> **Data to use**:
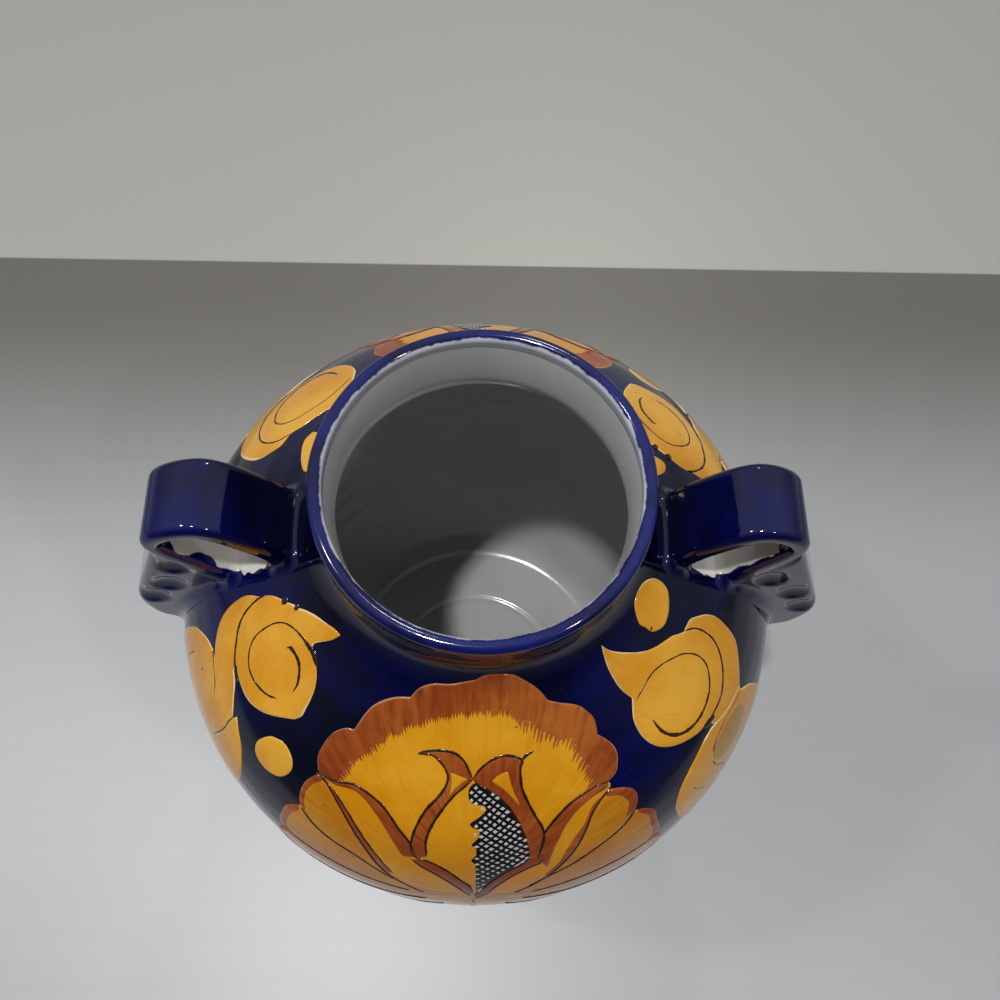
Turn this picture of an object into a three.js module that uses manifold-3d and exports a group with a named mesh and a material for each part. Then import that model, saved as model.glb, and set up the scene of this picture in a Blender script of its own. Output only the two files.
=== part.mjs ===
// Two-handled urn: a round-shouldered thrown pot with a wide mouth, a rolled rim, and a strap handle with a
// pressed tail on each side. Millimetres, +Z up, origin at the centre of the foot, handles along X.
import * as THREE from 'three';
import { mergeVertices } from 'three/addons/utils/BufferGeometryUtils.js';
import Module from 'manifold-3d';

// Body
const total_height = 319.5;
const belly_radius = 130;
const belly_height = 172.4;
const shoulder_close_drop = 39.9;    // from the rim's top down to where the shoulder curve would close
const shoulder_fullness = 2.35;      // exponent of the shoulder curve, 2 is an ellipse
const bowl_reach = 215;              // depth under the belly at which the bowl curve would close
const bowl_fullness = 2.2;
const body_wall = 7;

// Rings that the body is thrown in. The belly's ring ends at the belly, and the shoulder's starts there.
const heel_ring_top = 44;
const belly_ring_depth = 72.4;
const crown_ring_depth = 32;
const neck_base_depth = 33;

// Floor and foot
const floor_thickness = 7;
const floor_flat_radius = 75.5;
const floor_fillet_rise = 10;
const foot_height = 5;
const foot_radius = 84;
const foot_chamfer = 1.5;

// Neck and rim
const neck_radius = 55.5;
const neck_wall = 5.2;
const neck_straight = 20.5;          // from the rim's top down to where the neck starts to sweep out
const neck_seam_drop = 32.5;         // from the rim's top down to the seam between neck and shoulder
const sweep_end_radius = 100;        // where the sweep under the neck runs out into the shoulder curve
const sweep_pull_neck = 19;
const sweep_pull_shoulder = 38;
const rim_roll_width = 5.2;
const rim_roll_height = 8;
const rim_roll_foot_share = 0.7;    // width of the roll where it sits on the neck, as a share of its own
const rim_crest_radius = 54.4;
const throat_drop = 23;              // from the rim's top down to the narrowest part of the mouth

// Strap handles. The root and the end are drops from the rim's top, where the centre line meets the pot.
// The points between are measured out and up from the root.
const strap_width = 28.5;
const strap_edge = 3.2;
const strap_edge_share = 0.9;        // the edge rounds off no more than this share of half the thickness
const strap_root_half_thickness = 5.4;
const strap_top_half_thickness = 4.1;
const strap_end_half_thickness = 3.7;
const strap_root_drop = 48.5;
const strap_rise_out = 5;
const strap_rise_up = 13.5;
const strap_top_out = 22;
const strap_top_up = 29.2;
const strap_bend_out = 39.6;
const strap_bend_up = 16;
const strap_end_drop = 65.5;
const strap_sink = 8;                // how deep the centre line runs on into the pot, where it is cut away
const right_strap_less = 2.4;        // the right strap was pulled this much shorter than the left

// Tails: wedge under the strap's outer end. Stands are distances out from the pot's wall.
const tail_width = 28.5;
const tail_edge = 3.5;
const tail_corner = 9;
const tail_top_step = 2;             // the tail's top corner lies this far out from the strap's centre line
const tail_top_fall = 4;             // and this far under the strap's bend
const tail_flare_drop = 99.5;
const tail_flare_stand = 19.7;
const tail_bottom_drop = 121.5;
const tail_bottom_stand = 10.6;
const tail_root_drop = 128.5;
const right_tail_longer = 10;        // the right tail was drawn down this much further than the left
const right_tail_wider = 1.2;        // and stands out this much more
const dent_count = 3;
const dent_pitch = 21;
const first_dent_along = 20;         // along the tail's outer edge, from its top corner
const dent_from_edge = 8.5;          // from the tail's outer edge in to the middle of a finger dent
const dent_length = 17;
const dent_height = 15;
const dent_depth = 3;

// Slip and soft clay that lute the pieces together
const slip_seam = 0.3;
const pad_thickness = 2.5;
const pad_margin = 2.5;

// Fineness
const turn_steps = 64;
const neck_steps = 5;
const strap_steps = 22;
const edge_steps = 3;
const roll_steps = 8;

const wasm = await Module();
wasm.setup();

const neck_low = total_height - neck_straight;
const neck_seam = total_height - neck_seam_drop;
const lower_ring_top = belly_height - belly_ring_depth;
const crown_ring_top = neck_seam - neck_base_depth;
const shoulder_ring_top = crown_ring_top - crown_ring_depth;
const shoulder_reach = total_height - shoulder_close_drop - belly_height;
const throat_radius = neck_radius - neck_wall;
const rim_base = total_height - rim_roll_height;
const floor_top = foot_height + floor_thickness;

/** Radius of the body's main curve at a height, before the neck's sweep is laid over it. */
function bodyCurve(height) {
  const above = height > belly_height;
  const reach = above ? shoulder_reach : bowl_reach;
  const fullness = above ? shoulder_fullness : bowl_fullness;
  const share = Math.min(Math.abs(height - belly_height) / reach, 1);
  return belly_radius * (1 - share ** fullness) ** (1 / fullness);
}

/** Value in a range at which a rising or falling function passes through a target. */
function solve(low, high, target, evaluate) {
  const rising = evaluate(high) > evaluate(low);
  let [from, to] = [low, high];
  for (let step = 0; step < 40; step += 1) {
    const middle = (from + to) / 2;
    if ((evaluate(middle) < target) === rising) from = middle;
    else to = middle;
  }
  return (from + to) / 2;
}

/** Curve that sweeps from the straight neck out into the shoulder, level with the shoulder's own slope. */
function neckSweep() {
  const meet = solve(belly_height, belly_height + shoulder_reach, sweep_end_radius, bodyCurve);
  const slope = new THREE.Vector2(bodyCurve(meet) - bodyCurve(meet + 0.01), -0.01).normalize();
  return new THREE.CubicBezierCurve(
    new THREE.Vector2(neck_radius, neck_low),
    new THREE.Vector2(neck_radius, neck_low - sweep_pull_neck),
    new THREE.Vector2(sweep_end_radius, meet).addScaledVector(slope, -sweep_pull_shoulder),
    new THREE.Vector2(sweep_end_radius, meet),
  );
}

const sweep = neckSweep();

/** Outside radius of the pot at a height. */
function outerRadius(height) {
  if (height >= neck_low) return neck_radius;
  if (height > sweep.v3.y) return sweep.getPoint(solve(0, 1, height, (t) => sweep.getPoint(t).y)).x;
  return bodyCurve(height);
}

/** Point of the outside at a height, moved out along the surface's own normal by a distance. */
function outsidePoint(height, distance) {
  const step = 0.05;
  const along = new THREE.Vector2(outerRadius(height + step) - outerRadius(height - step), 2 * step).normalize();
  return new THREE.Vector2(outerRadius(height) + distance * along.y, height - distance * along.x);
}

/** Thickness of the wall behind a height of the outside: thin in the neck, full in the body. */
function wallAt(height) {
  const share = THREE.MathUtils.clamp((neck_low - height) / (neck_low - sweep.v3.y), 0, 1);
  return THREE.MathUtils.lerp(neck_wall, body_wall, share);
}

/** Inside radius of the body at a height. */
function innerRadius(height) {
  const inward = (at) => outsidePoint(at, -wallAt(at));
  const facing = solve(height - body_wall, height + body_wall, height, (at) => inward(at).y);
  return inward(facing).x;
}

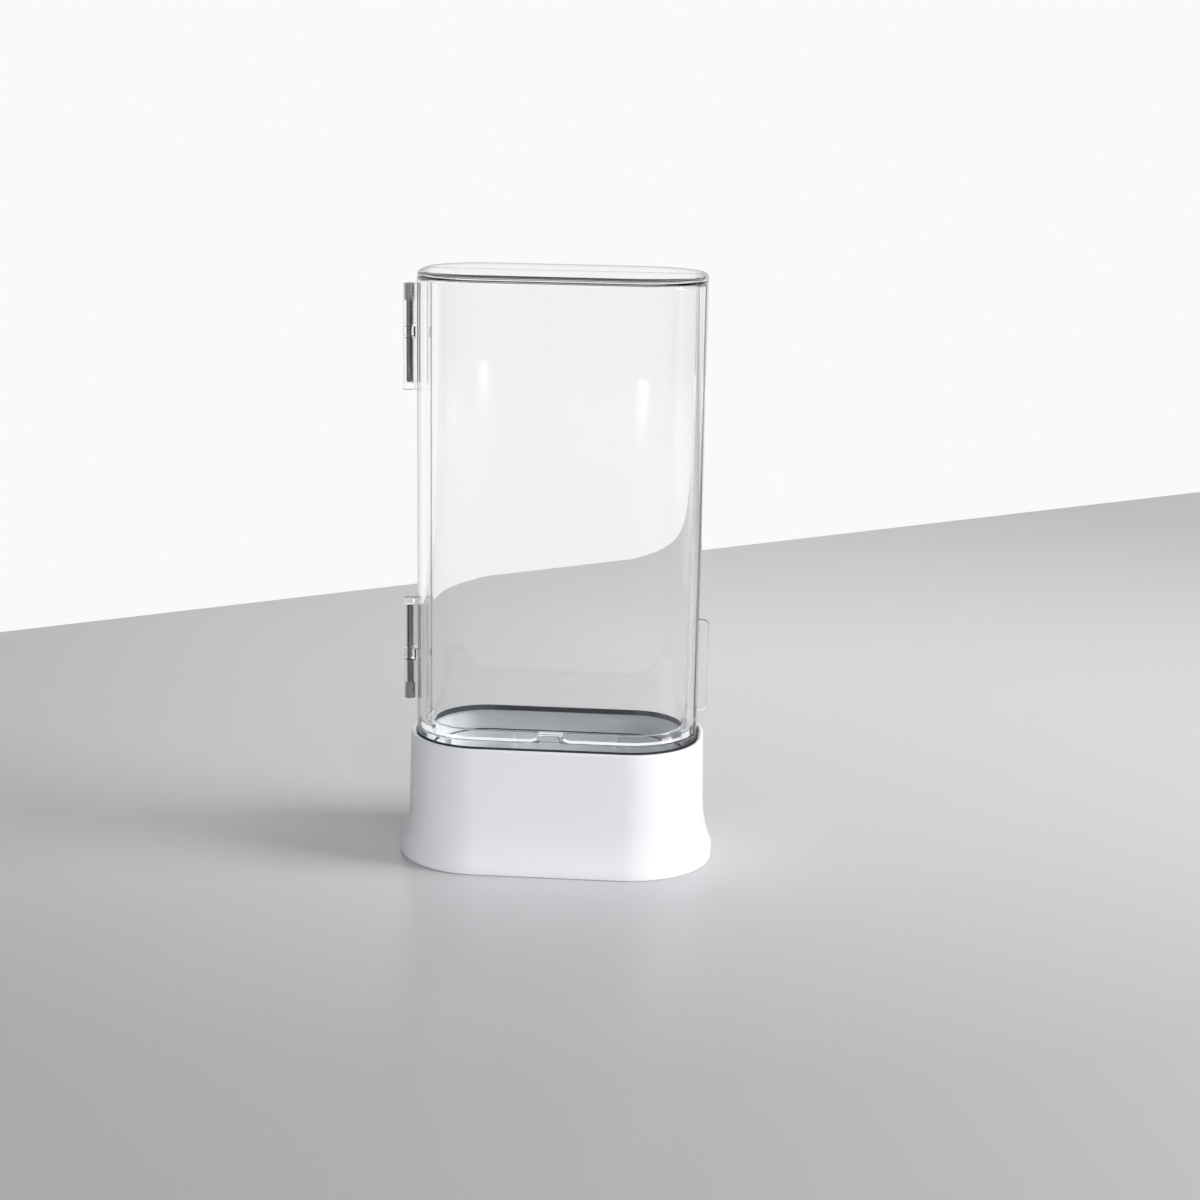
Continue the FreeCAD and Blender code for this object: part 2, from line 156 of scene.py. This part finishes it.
def mix_colours(tree, factor, first, second):
    """A colour between two, each either fixed or wired."""
    made = tree.nodes.new("ShaderNodeMix")
    made.data_type = "RGBA"
    tree.links.new(factor.socket, made.inputs[0])
    for socket, value in ((made.inputs[6], first), (made.inputs[7], second)):
        if isinstance(value, Wire):
            tree.links.new(value.socket, socket)
        else:
            socket.default_value = (*value, 1.0)
    return Wire(tree, made.outputs[2])


class Finish:
    """A new material with its tree, its Principled shader and the piece's own coordinates."""

    def __init__(self, name):
        self.material = bpy.data.materials.new(name)
        self.material.use_nodes = True
        self.tree = self.material.node_tree
        self.tree.nodes.clear()
        self.output = make_node(self.tree, "ShaderNodeOutputMaterial")
        self.shader = make_node(self.tree, "ShaderNodeBsdfPrincipled")
        self.tree.links.new(self.shader.outputs[0], self.output.inputs["Surface"])
        self.place = wired(self.tree, "ShaderNodeTexCoord", "Object")

    def set(self, **values):
        """Fix or wire sockets of the Principled shader."""
        for name, value in values.items():
            socket = self.shader.inputs[name.replace("_", " ")]
            if isinstance(value, Wire):
                self.tree.links.new(value.socket, socket)
            else:
                socket.default_value = value

    def noise(self, scale, detail=2.0, roughness=0.5, stretch=(1.0, 1.0, 1.0)):
        """Soft noise from 0 to 1, in the piece's own metres."""
        mapped = wired(self.tree, "ShaderNodeMapping", 0, Vector=self.place, Scale=stretch)
        return wired(self.tree, "ShaderNodeTexNoise", 0, Vector=mapped, Scale=scale,
                     Detail=detail, Roughness=roughness)

    def spread(self, value, low, high):
        """A 0 to 1 value spread over a range."""
        return wired(self.tree, "ShaderNodeMapRange", 0, Value=value, To_Min=low, To_Max=high)

    def blend(self, factor, first, second):
        """A colour between two colours."""
        return mix_colours(self.tree, factor, first, second)

    def bump(self, height, strength, depth):
        """A bumped normal from a height."""
        return wired(self.tree, "ShaderNodeBump", 0, Height=height, Strength=strength,
                     Distance=depth)

    def mix_in(self, factor, other):
        """Let another shader take over from the Principled one where a factor is 1."""
        own = Wire(self.tree, self.shader.outputs[0])
        mixed = wired(self.tree, "ShaderNodeMixShader", 0, i0=factor, i1=own, i2=other)
        self.tree.links.new(mixed.socket, self.output.inputs["Surface"])


print("shader helpers ready")

# %% [markdown]
# ## White plastic
# The base is injection moulded in a satin white. Real mouldings are never one flat colour: the
# polish varies a little where the mould was worked, and the skin has a very fine pebble that
# breaks up highlights. Both are noises in the piece's own metres, so they don't slide.

# %% White plastic
WHITE = (0.80, 0.81, 0.83)
WHITE_DEEP = (0.77, 0.78, 0.805)
WHITE_ROUGHNESS = (0.30, 0.40)
WHITE_IOR = 1.49
CLOUD_SCALE = 28.0
PEBBLE_SCALE = 2600.0
PEBBLE_STRENGTH = 0.25
PEBBLE_DEPTH = 0.00003


def white_plastic():
    finish = Finish("white_plastic")
    cloud = finish.noise(CLOUD_SCALE, detail=3.0)
    pebble = finish.noise(PEBBLE_SCALE)
    finish.set(Base_Color=finish.blend(cloud, WHITE, WHITE_DEEP), IOR=WHITE_IOR,
               Roughness=finish.spread(cloud, *WHITE_ROUGHNESS),
               Normal=finish.bump(pebble, PEBBLE_STRENGTH, PEBBLE_DEPTH))
    return finish.material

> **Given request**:
Reproduce verbatim the lines above, from the line with "Continue the FreeCAD" through the line with "return Wire(tree, made.outputs[2])".

> **Completed exercise**:
Continue the FreeCAD and Blender code for this object: part 2, from line 156 of scene.py. This part finishes it.
def mix_colours(tree, factor, first, second):
    """A colour between two, each either fixed or wired."""
    made = tree.nodes.new("ShaderNodeMix")
    made.data_type = "RGBA"
    tree.links.new(factor.socket, made.inputs[0])
    for socket, value in ((made.inputs[6], first), (made.inputs[7], second)):
        if isinstance(value, Wire):
            tree.links.new(value.socket, socket)
        else:
            socket.default_value = (*value, 1.0)
    return Wire(tree, made.outputs[2])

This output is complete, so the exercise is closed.